Thanksgiving is a time for activity, for wrapping up all the things that have been left unfinished at other times of year—a time for completion, for stepping back and looking at the whole and then by golly sitting down and filling in the holes. The best way to celebrate Thanksgiving isn’t just to give and receive thanks; the best way to celebrate Thanksgiving is to get ‘er done. To see yourself and your book and your marketing campaign and your social media strategy through the rough patches that inevitably accumulate on the leading edge of the end of the year. It’s not, contrary to legend, a time to sit around and kick up your feet and wait for good things to happen (or, more appropriately, to pop out of the oven and onto your dinner plate). Delicious as a fresh-baked cobbler is, it’s not quite the point.

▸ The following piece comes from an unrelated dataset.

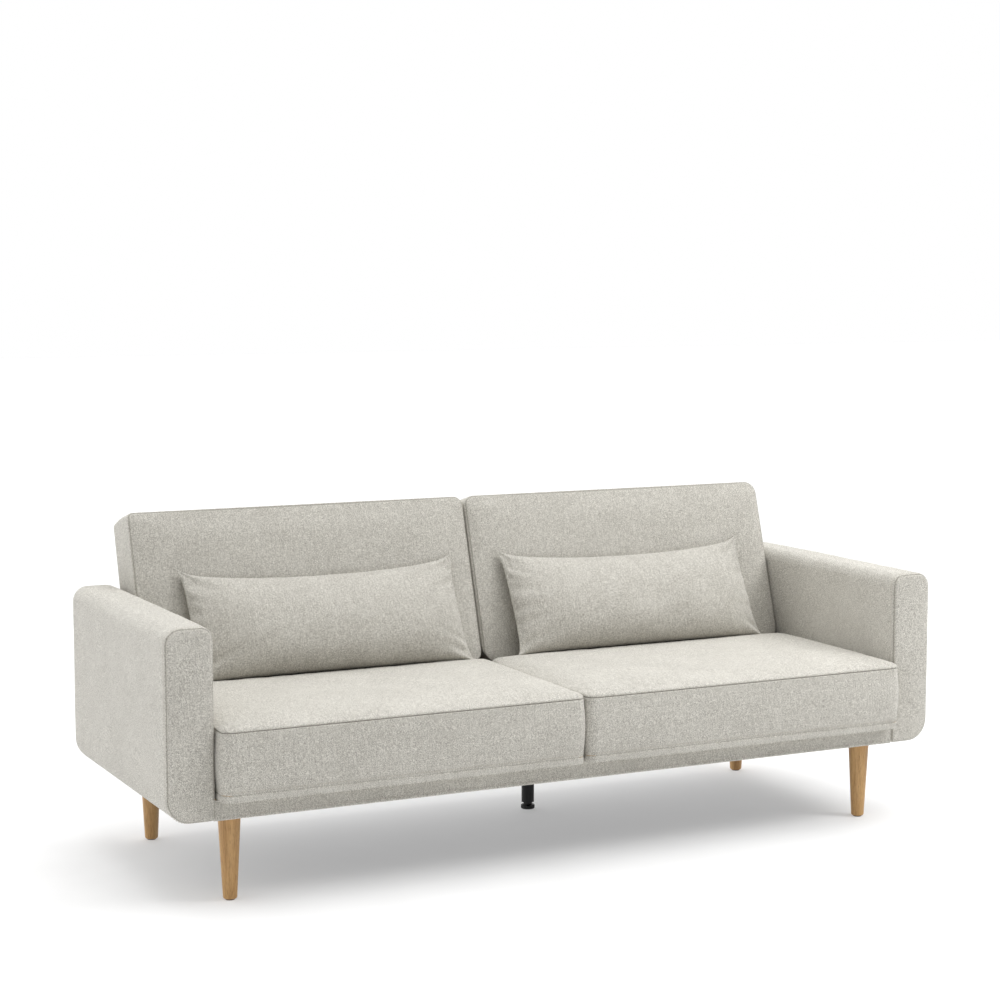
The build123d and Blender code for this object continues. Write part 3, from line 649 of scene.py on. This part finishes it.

If we wanted to look all the way back to the Quakers and the First Thanksgiving—and let’s face it, like it or not Thanksgiving is a time rife with nostalgia and historic musings—we should be honest about what it was like for them. They only celebrated because the gifted foods and skills given them by the local tribes kept them from starvation—and then, only just. The Quakers almost starved. Many of them did starve. It was not a time of plenty; it was a time for surviving, and for acknowledging those who helped them to survive. The time for celebration isn’t after everything is done and the harvest is in; the time for celebration is now, when the struggle and the busy-ness and the insanity is at its height.
If that seems like a hard concept to make good on, that’s because true gratitude is actually a hard thing to express—and so too is true need. I hope you know that we here at Self Publishing Advisor are a part of your network, a resource to enable your resilience. We’re here for you this Thanksgiving, to help you get it done.